==== DATASET RECORDS ====

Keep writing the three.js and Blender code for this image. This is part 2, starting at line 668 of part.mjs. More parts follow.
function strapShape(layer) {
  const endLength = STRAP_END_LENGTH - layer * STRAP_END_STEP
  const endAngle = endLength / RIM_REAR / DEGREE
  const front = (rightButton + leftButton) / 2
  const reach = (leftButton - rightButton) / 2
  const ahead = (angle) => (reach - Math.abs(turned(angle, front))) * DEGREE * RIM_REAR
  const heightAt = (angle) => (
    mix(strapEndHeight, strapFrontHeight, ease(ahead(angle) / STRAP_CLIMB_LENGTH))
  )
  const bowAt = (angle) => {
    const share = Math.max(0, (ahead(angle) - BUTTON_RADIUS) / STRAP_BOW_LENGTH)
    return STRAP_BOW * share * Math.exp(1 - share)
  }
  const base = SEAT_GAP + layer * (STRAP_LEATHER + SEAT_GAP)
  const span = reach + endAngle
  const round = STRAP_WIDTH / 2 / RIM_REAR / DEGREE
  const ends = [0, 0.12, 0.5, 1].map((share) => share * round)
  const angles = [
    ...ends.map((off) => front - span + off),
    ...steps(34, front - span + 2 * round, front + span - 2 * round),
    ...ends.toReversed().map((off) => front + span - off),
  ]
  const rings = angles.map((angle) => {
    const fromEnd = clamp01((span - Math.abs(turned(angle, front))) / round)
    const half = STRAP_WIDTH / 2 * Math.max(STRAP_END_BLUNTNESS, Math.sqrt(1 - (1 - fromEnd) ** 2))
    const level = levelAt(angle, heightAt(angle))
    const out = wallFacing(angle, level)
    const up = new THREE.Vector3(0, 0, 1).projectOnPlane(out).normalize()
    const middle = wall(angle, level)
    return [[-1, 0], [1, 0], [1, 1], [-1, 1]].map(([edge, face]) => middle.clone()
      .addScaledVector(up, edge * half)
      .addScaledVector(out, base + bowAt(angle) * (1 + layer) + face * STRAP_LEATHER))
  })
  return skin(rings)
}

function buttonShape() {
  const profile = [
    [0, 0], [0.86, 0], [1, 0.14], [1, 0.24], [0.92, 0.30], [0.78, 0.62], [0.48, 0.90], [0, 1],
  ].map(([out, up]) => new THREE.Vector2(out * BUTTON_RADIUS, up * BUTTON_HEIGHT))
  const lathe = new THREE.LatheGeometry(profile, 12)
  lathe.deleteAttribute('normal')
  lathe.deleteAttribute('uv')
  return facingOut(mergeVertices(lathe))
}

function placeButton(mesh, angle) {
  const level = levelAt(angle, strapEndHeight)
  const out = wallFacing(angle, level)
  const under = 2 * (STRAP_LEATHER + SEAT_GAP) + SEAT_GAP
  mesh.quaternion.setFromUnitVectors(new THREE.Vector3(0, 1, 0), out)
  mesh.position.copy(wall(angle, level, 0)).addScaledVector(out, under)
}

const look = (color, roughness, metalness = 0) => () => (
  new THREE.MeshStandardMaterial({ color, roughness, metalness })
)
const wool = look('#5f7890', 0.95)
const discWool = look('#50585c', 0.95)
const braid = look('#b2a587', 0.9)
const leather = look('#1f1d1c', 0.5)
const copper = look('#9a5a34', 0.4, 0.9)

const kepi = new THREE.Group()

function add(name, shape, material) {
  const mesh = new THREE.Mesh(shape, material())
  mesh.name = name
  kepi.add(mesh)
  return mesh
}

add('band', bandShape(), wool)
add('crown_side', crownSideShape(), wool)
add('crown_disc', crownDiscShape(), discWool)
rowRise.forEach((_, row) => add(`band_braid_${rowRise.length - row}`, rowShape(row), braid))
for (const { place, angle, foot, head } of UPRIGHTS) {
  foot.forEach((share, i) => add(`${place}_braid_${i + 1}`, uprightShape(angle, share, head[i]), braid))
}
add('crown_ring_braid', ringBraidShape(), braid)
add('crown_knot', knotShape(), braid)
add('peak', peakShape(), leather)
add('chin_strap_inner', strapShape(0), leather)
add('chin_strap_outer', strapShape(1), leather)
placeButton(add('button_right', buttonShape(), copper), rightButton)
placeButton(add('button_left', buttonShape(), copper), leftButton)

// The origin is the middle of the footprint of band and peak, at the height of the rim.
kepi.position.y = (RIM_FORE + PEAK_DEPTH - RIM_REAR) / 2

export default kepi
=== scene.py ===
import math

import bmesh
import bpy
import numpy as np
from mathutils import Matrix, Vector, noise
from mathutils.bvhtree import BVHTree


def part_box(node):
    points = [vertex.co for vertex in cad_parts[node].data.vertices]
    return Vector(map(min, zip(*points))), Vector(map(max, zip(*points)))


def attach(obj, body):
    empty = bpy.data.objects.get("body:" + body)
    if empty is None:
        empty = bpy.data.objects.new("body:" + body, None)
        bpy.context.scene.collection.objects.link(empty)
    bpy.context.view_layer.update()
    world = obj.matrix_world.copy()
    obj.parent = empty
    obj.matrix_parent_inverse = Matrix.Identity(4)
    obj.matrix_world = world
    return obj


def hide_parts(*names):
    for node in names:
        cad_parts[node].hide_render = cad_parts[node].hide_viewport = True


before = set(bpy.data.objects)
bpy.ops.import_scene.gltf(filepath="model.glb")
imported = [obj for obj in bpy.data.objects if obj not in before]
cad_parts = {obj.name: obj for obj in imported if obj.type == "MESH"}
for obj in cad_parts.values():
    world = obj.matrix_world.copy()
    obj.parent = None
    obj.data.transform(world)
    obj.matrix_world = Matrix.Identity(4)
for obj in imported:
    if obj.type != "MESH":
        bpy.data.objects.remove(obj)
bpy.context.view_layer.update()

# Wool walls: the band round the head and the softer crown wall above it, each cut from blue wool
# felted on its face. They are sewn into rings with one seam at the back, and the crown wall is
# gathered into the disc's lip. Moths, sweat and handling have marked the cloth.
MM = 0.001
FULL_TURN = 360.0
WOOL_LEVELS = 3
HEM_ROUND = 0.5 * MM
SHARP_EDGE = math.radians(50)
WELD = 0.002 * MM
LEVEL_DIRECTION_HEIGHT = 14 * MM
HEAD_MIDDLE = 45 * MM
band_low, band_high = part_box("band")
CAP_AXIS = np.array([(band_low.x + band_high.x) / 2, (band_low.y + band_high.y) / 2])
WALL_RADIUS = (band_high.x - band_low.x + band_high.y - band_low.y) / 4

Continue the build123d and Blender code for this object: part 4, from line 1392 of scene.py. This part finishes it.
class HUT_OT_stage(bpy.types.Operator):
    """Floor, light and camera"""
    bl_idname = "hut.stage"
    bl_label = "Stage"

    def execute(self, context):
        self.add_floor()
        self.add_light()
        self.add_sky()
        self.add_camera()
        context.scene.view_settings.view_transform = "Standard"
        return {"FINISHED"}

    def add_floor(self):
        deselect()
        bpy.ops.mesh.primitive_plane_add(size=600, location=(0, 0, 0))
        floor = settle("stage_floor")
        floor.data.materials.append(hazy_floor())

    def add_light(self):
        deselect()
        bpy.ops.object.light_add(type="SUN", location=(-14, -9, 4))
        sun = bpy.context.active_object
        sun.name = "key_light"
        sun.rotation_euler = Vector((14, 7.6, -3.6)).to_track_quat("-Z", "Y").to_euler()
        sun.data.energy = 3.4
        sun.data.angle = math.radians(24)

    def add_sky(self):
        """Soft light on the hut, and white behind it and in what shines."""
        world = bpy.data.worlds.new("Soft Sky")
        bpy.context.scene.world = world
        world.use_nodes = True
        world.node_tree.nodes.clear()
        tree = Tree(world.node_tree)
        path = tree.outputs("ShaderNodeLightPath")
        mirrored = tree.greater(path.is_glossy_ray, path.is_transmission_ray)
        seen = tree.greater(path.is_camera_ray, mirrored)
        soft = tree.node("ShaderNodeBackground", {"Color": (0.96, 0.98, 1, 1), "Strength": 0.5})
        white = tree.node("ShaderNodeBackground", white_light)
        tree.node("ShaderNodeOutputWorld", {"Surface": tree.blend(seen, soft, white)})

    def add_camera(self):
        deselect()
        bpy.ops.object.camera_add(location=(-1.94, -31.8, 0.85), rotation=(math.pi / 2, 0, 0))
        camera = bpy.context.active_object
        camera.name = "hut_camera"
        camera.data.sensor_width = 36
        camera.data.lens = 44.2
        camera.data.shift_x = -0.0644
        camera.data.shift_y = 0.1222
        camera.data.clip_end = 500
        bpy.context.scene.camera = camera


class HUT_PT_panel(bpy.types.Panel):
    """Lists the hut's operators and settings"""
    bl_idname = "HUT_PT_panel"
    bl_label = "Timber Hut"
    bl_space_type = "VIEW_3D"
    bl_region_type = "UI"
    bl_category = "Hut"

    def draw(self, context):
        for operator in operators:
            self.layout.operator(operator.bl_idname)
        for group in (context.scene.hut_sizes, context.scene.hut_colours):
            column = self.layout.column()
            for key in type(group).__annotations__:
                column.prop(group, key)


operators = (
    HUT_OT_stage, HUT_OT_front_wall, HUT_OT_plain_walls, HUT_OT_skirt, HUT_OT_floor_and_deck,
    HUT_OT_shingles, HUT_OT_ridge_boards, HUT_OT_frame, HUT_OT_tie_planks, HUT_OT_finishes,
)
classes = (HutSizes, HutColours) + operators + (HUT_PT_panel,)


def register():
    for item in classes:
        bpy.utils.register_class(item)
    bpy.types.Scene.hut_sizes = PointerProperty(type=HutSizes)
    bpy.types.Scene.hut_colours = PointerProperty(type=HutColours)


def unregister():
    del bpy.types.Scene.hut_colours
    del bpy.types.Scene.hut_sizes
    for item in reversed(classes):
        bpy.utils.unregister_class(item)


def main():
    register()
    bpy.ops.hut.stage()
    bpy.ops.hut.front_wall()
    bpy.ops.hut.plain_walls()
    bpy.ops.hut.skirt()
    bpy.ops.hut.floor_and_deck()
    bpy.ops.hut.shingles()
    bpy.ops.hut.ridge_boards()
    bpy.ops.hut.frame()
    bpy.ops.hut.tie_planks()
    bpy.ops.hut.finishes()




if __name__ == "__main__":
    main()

====

## EXERCISE DETAILS
Pull every line containing "context" out of the data above.

## PROBLEM SOLUTION
        bpy.context.scene.collection.objects.link(empty)
    bpy.context.view_layer.update()
bpy.context.view_layer.update()
    def execute(self, context):
        context.scene.view_settings.view_transform = "Standard"
        sun = bpy.context.active_object
        bpy.context.scene.world = world
        camera = bpy.context.active_object
        bpy.context.scene.camera = camera
    def draw(self, context):
        for group in (context.scene.hut_sizes, context.scene.hut_colours):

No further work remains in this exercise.